The site of the final scene along Tulebaev street in Almaty has become one of many memorials for Viktor Tsoi. In 2017, an avenue dedicated to the film was opened and metal plaques with lyrics from Tsoi's songs were laid on a stone-tiled walkway. A statue of Tsoi was later unveiled on the avenue on June 21, 2018.

===The Needle: Remix (2010)===
In 2009, Rashid Nugmanov began work a new edit of The Needle that expanded on the plot of the original, entitled The Needle: Remix (Игла: Ремикс). This edit was released on 16 September 2010. According to Nugmanov this was done in part to acknowledge the 20th anniversary of Tsoi's passing and to also ensure that the film was available at the highest possible quality. The rough cut of the original film was over two hours long, but the unused footage had already been destroyed at Kazakhfilm. CGI studio Doping-Pong created new scenes starring Tsoi, as Nugmanov disliked the idea of filming the scenes with a stand-in actor. Nugmanov also convinced the former members of Kino to create new pieces of music for the film.
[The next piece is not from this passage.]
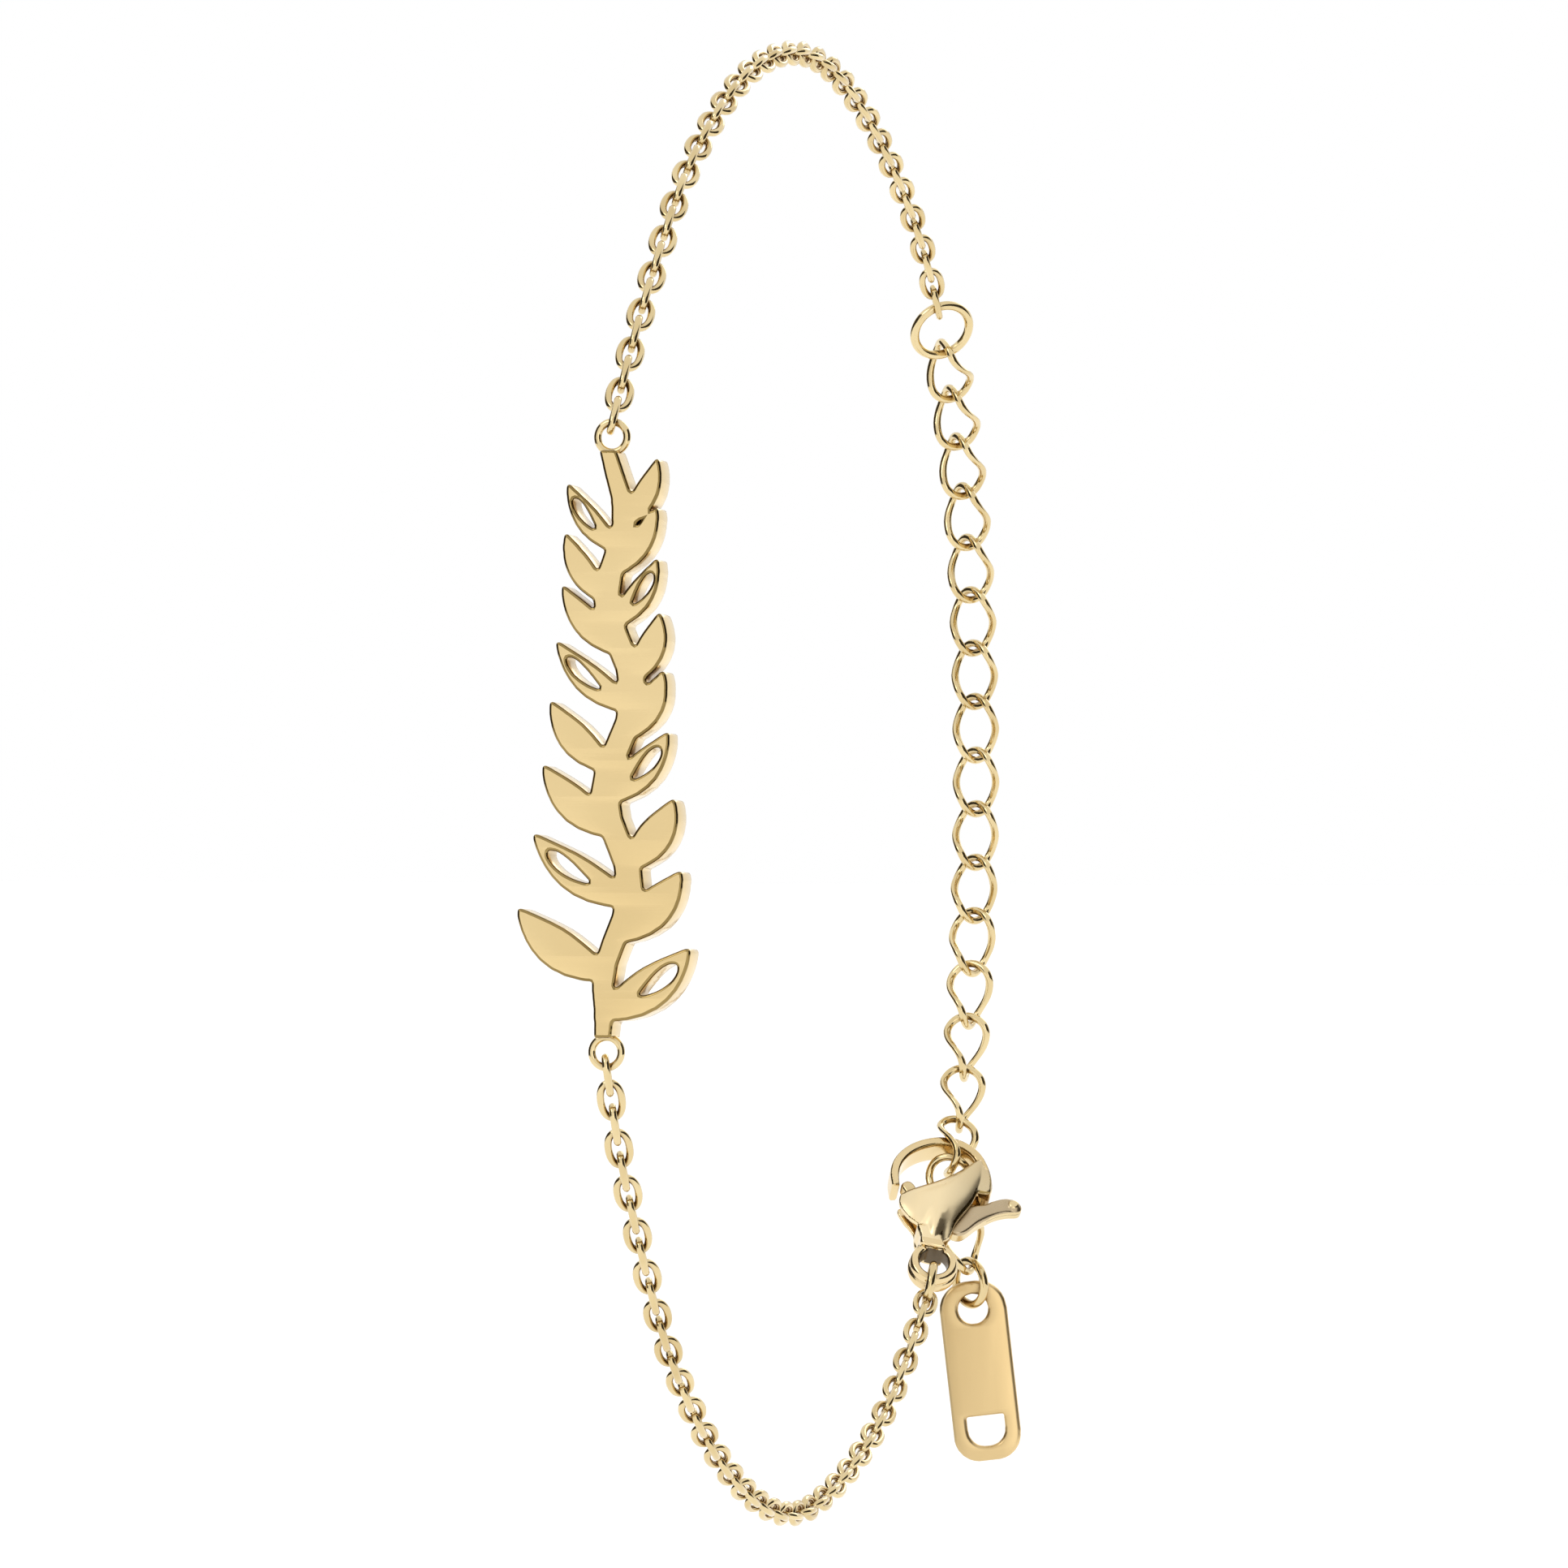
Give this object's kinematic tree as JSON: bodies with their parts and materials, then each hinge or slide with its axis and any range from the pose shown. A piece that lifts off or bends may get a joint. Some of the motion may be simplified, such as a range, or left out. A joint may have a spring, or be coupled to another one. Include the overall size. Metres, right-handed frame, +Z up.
{
  "type": "nameplate bracelet",
  "caption": "Fastened bracelet with a plate cut as a pierced leafy branch, fine cable chain, twisted link extender with an end tag and a lobster clasp.",
  "frame": {"origin": "centre of the round loop that the fastened bracelet makes, where the wrist passes", "axes": "+Z up as the bracelet hangs in the picture, -Y towards the nameplate, +Y towards the extender and clasp, X along the wrist"},
  "size_m": [0.008, 0.072, 0.0711],
  "materials": {
    "plate_gold": "polished gold plate",
    "chain_gold": "polished gold plate",
    "tag_gold": "satin gold plate",
    "clasp_gold": "polished gold plate",
    "lever_gold": "polished gold plate"
  },
  "bodies": {
    "bracelet": {"nameplate": "plate_gold", "upper_chain": "chain_gold", "end_ring": "chain_gold", "extender_link_01": "chain_gold", "extender_link_02": "chain_gold", "extender_link_03": "chain_gold", "extender_link_04": "chain_gold", "extender_link_05": "chain_gold", "extender_link_06": "chain_gold", "extender_link_07": "chain_gold", "extender_link_08": "chain_gold", "extender_link_09": "chain_gold", "extender_link_10": "chain_gold", "extender_link_11": "chain_gold", "extender_link_12": "chain_gold", "extender_link_13": "chain_gold", "extender_link_14": "chain_gold", "extender_link_15": "chain_gold", "extender_link_16": "chain_gold", "extender_link_17": "chain_gold", "extender_link_18": "chain_gold", "tag_ring": "chain_gold", "tag": "tag_gold", "clasp_body": "clasp_gold", "clasp_pin": "lever_gold", "clasp_link": "chain_gold", "lower_chain": "chain_gold"},
    "lever": {"clasp_lever": "lever_gold"}
  },
  "joints": [
    {"name": "lever_pivot", "type": "hinge", "parent": "bracelet", "child": "lever", "pos_m": [-0.00014, 0.02776, -0.02239], "axis": [-0.3192, 0.7328, -0.6009], "range_deg": [0, 22], "stiffness_Nm_per_rad": 0.002, "springref_deg": -20.05}
  ]
}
Unlike the original, where it is not clear whether Tsoi's character survived after being wounded at the end of the film, in the "Needle Remix" he is shown to survive. Of this change, Nugmanov commented:
[When making the original film] I set a condition for the studio: I will be free to handle the script, because non-professional actors will not be able to play it as written. In return, they gave me a condition: in the final, Moro dies unambiguously. And yet, Victor and I were not satisfied with such a finale, and we decided that, having been stabbed, Moro would rise from his knees and move on. Whether he survives or not is up to the audience. By the way, there is a hospital nearby, in which Moro could well have been pumped out. And if now I kill the hero in the remix, then I will indirectly come to terms with the fact that Tsoi is gone."